_To be done_: Extract, unchanged, every line from the top of the material below through the line with "lies nearest to.", and no more.

_Dataset extract_:
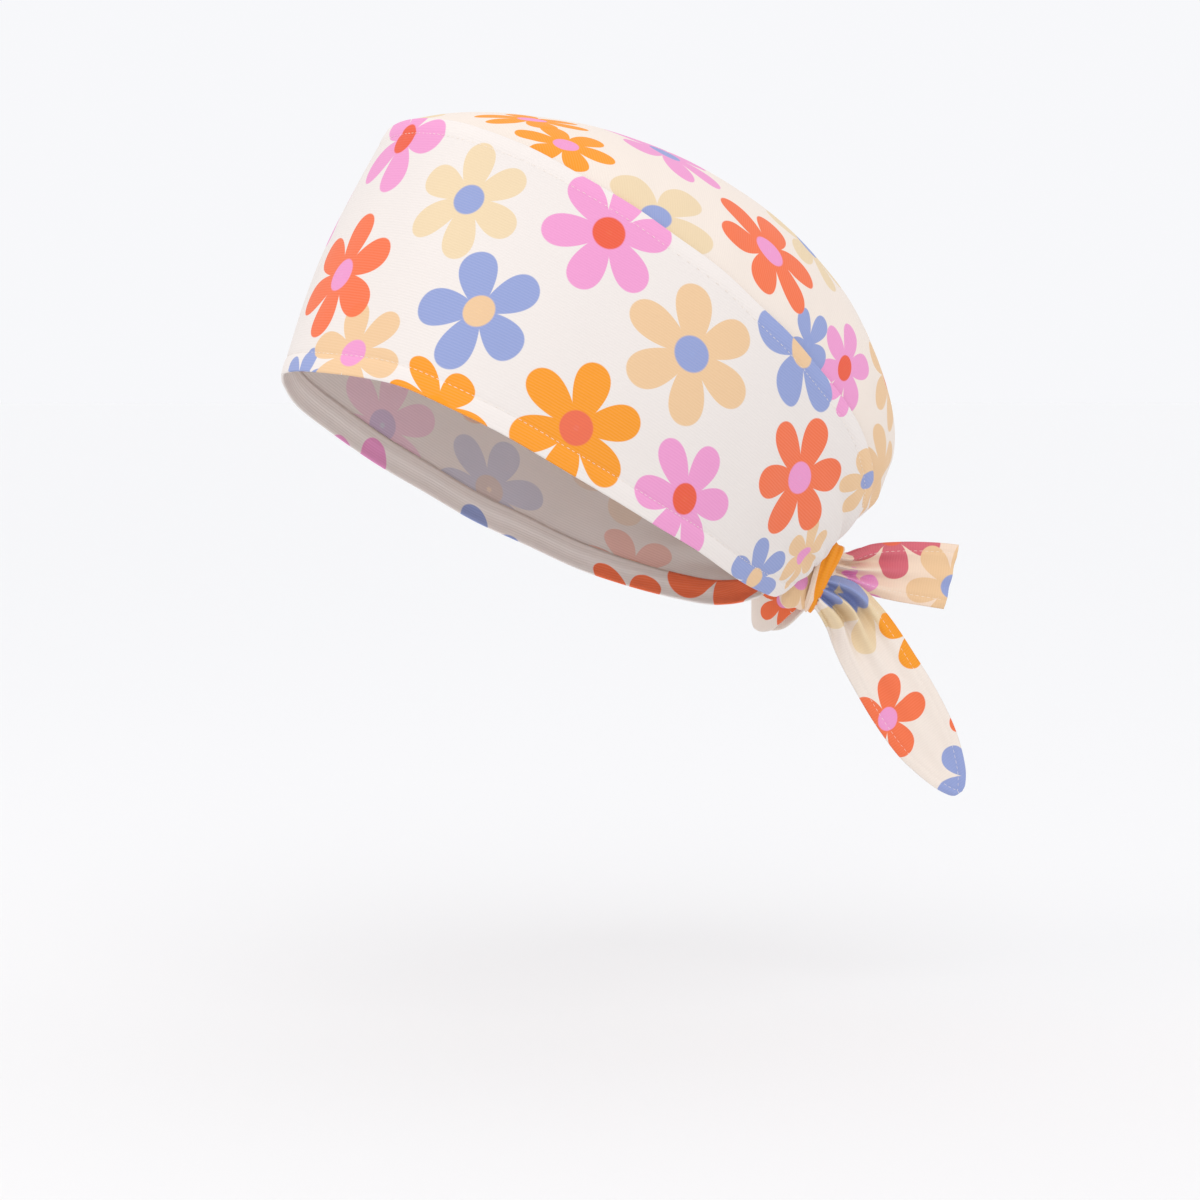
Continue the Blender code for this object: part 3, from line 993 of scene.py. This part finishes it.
def lay_print(mesh: bpy.types.Mesh, places: np.ndarray, prints: Sequence[Print]) -> None:
    """Give a mesh its maps: its place on the cut, and for each face the two blooms that it lies nearest to.

    Args:
        mesh: The piece's mesh.
        places: Place on the cut in millimetres of each corner point of the mesh.
        prints: The blooms on the cut, two or more.
    """
    loops = np.zeros(len(mesh.loops), int)
    mesh.loops.foreach_get("vertex_index", loops)
    spots = places[loops]
    cut_map = mesh.uv_layers.new(name="cut")
    cut_map.data.foreach_set("uv", spots.astype(np.float32).ravel())
    middles = np.array([(bloom.u, bloom.v) for bloom in prints])
    turns = np.linalg.inv(np.array([(bloom.along, bloom.aside) for bloom in prints]))
    sectors = 2 * math.pi / np.array([bloom.petals for bloom in prints])
    centres = spots.reshape(-1, 4, 2).mean(axis=1)
    local = np.einsum("fbi,bij->fbj", centres[:, None] - middles, turns)
    apart = np.linalg.norm(local, axis=2)
    folds = (np.arctan2(local[..., 1], local[..., 0]) + sectors / 2) % sectors - sectors / 2
    covers = petal_cover(apart * np.cos(folds), apart * np.sin(folds), 2 * math.pi / sectors)
    nearest = np.argsort(-np.where(apart < BLOOM_REACH, covers, OUT_OF_REACH - apart), axis=1)
    nearest = np.sort(nearest[:, :2], axis=1)
    for place, order in enumerate(("near", "next")):
        chosen = nearest[:, place]
        corners = chosen.repeat(4)
        turned = np.einsum("li,lij->lj", spots - middles[corners], turns[corners])
        bloom_map = mesh.uv_layers.new(name=order + "_bloom")
        bloom_map.data.foreach_set("uv", turned.astype(np.float32).ravel())
        counts = mesh.attributes.new(order + "_petals", "FLOAT", "FACE")
        counts.data.foreach_set("value", np.array([bloom.petals for bloom in prints], np.float32)[chosen])
        for name, dyes in (
            ("_petal_dye", [bloom.petal.linear() for bloom in prints]),
            ("_eye_dye", [bloom.eye.linear() for bloom in prints]),
        ):
            colours = mesh.attributes.new(order + name, "FLOAT_VECTOR", "FACE")
            colours.data.foreach_set("vector", np.array(dyes, np.float32)[chosen].ravel())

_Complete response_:
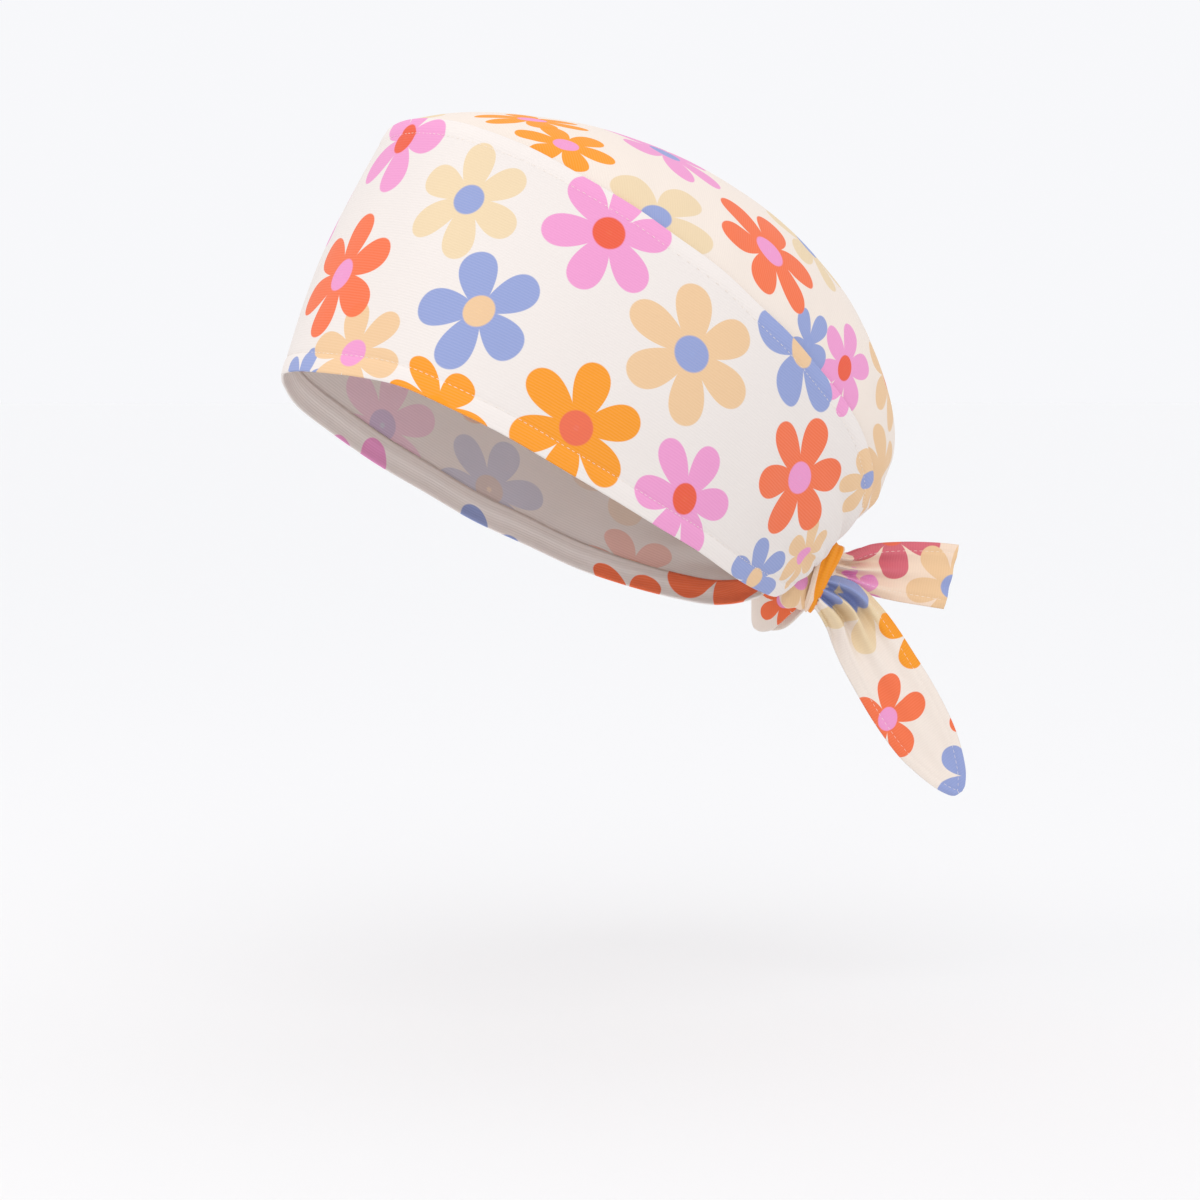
Continue the Blender code for this object: part 3, from line 993 of scene.py. This part finishes it.
def lay_print(mesh: bpy.types.Mesh, places: np.ndarray, prints: Sequence[Print]) -> None:
    """Give a mesh its maps: its place on the cut, and for each face the two blooms that it lies nearest to.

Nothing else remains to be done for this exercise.